Viruses are primitive disease-causing organisms that live within cells of their host.  Most are considerably smaller than bacteria, so cannot be seen under an ordinary light microscope — a costly electron microscope is required instead.  

Numerous types of virus affect fish, causing a wide range of diseases that vary in symptoms, severity and contagiousness.  These include KHV (Koi herpes virus), Carp pox virus and Lymphocystis virus.

Some viruses are highly host specific, meaning they infect only one or a few species of fish. For example, there is an iridovirus that appears to affect only Ram cichlids.  Others have a broader host range, such as the fairly common Lymphocystis virus that causes harmless skin lumps on cichlids, gouramis and other ‘evolutionary advanced’ groups.  

There are currently no chemical treatments to cure infections in fish – even antibiotics won’t work. In some cases, the fish’s own immune system may overpower the virus, leading to self-cure, as generally happens in Lymphocystis.

Wasting disease

Chronic, debilitating disease in which the fish becomes progressively thinner — wasting away.  Usually attributed to a mycobacterial infection.  

Whitespot

This common and easily recognised disease is caused by single-celled protozoa that attacks skin, fins and gills.

The parasite that affects freshwater fish (tropical and coldwater species) is Ichthyophthirius. Cryptocaryon affects tropical and sub-tropical marine fish.

Parasites burrow beneath the surface of the skin causing white-grey spots — each one growing to roughly the size of a sugar grain. The mature parasite later exits the fish and forms a reproductive  ‘cyst’ within the substrate. Each one gives rise to many hundreds of microscopic infective stages that swim and search for fish to infect, so repeating the life cycle.

Whitespot is potentially lethal, causing extensive skin and gill damage. Affected fish may flick fins and rub their bodies. Heavy infections may cause breathing problems — gasping and fast gill beats — and skin damage may lead to secondary infections. Badly affected fins become ragged.  

These two parasites’ reproductive potential, combined with their broad host range, means that whitespot can quickly overwhelm all fish in an aquarium or pond.

Promptly treat aquarium or pond with a commercial remedy. Treat all fish, even if only a few show signs of disease. One or more repeat doses may be necessary, especially when dealing with Cryptocaryon, to ensure complete eradication.

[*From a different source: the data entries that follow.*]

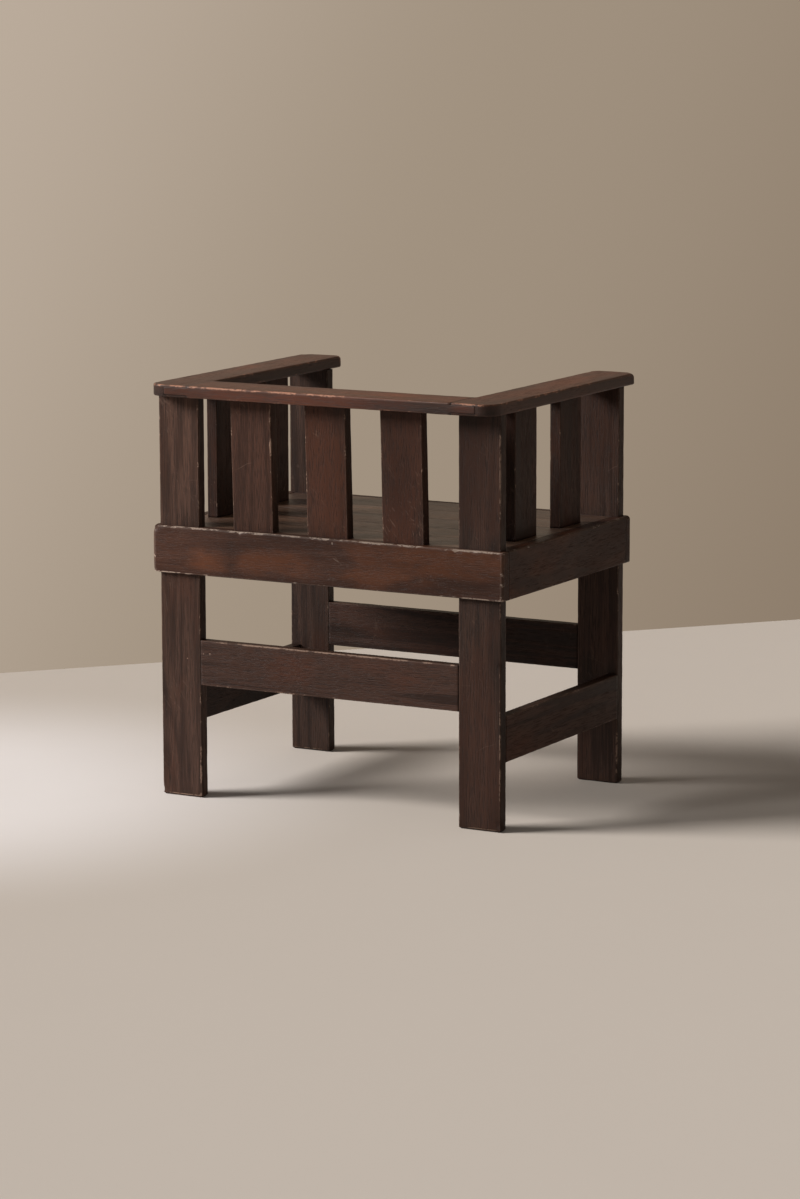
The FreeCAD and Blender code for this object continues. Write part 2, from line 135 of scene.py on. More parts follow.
class Wiring:
    """Places nodes in a tree and links them, so that an effect reads as a few lines."""

    def __init__(self, tree: NodeTree) -> None:
        """Works on one tree."""
        self.tree = tree

    def feed(self, socket: NodeSocket, value: object) -> None:
        """Links a socket to another or to a node's first output, or sets it to a plain value.

        Args:
            socket: the input to feed.
            value: a node, a socket or a plain value.
        """
        value = value.outputs[0] if isinstance(value, Node) else value
        if isinstance(value, NodeSocket):
            self.tree.links.new(value, socket)
        else:
            socket.default_value = (*value, 1.0) if socket.type == "RGBA" else value

    def add(self, kind: str, inputs: dict | None = None, **settings: object) -> Node:
        """Adds a node.

        Args:
            kind: the node's type name.
            inputs: values or sockets for its inputs, by name or number.
            settings: its properties.

        Returns:
            The new node.
        """
        node = self.tree.nodes.new(kind)
        for name, value in settings.items():
            setattr(node, name, value)
        for key, value in (inputs or {}).items():
            self.feed(node.inputs[key], value)
        return node

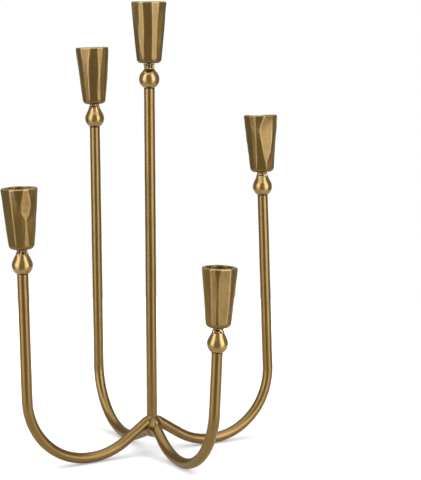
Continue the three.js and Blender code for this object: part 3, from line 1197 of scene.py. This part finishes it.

Deal with any secondary bacterial or fungal infections with an appropriate remedy. Do not use copper-based cures for aquariums that house invertebrates. Seek advice in those instances.

Zoonosis

Can be transmitted from animals, including fish, to humans — or vice-versa. A few types of bacteria, including species of mycobacterium, salmonella and aeromonas, have very occasionally passed from fish, or their water, to humans. Fortunately, the risk of contracting a zoonotic disease from pet fish is extremely low.  

Attention to personal hygiene will greatly reduce any risk. Thoroughly wash your hands after handling fish and avoid placing unwashed hands in the mouth or eyes. Bear in mind that fish are among the safest of pets, which is why we often see aquariums in hospitals and retirement homes.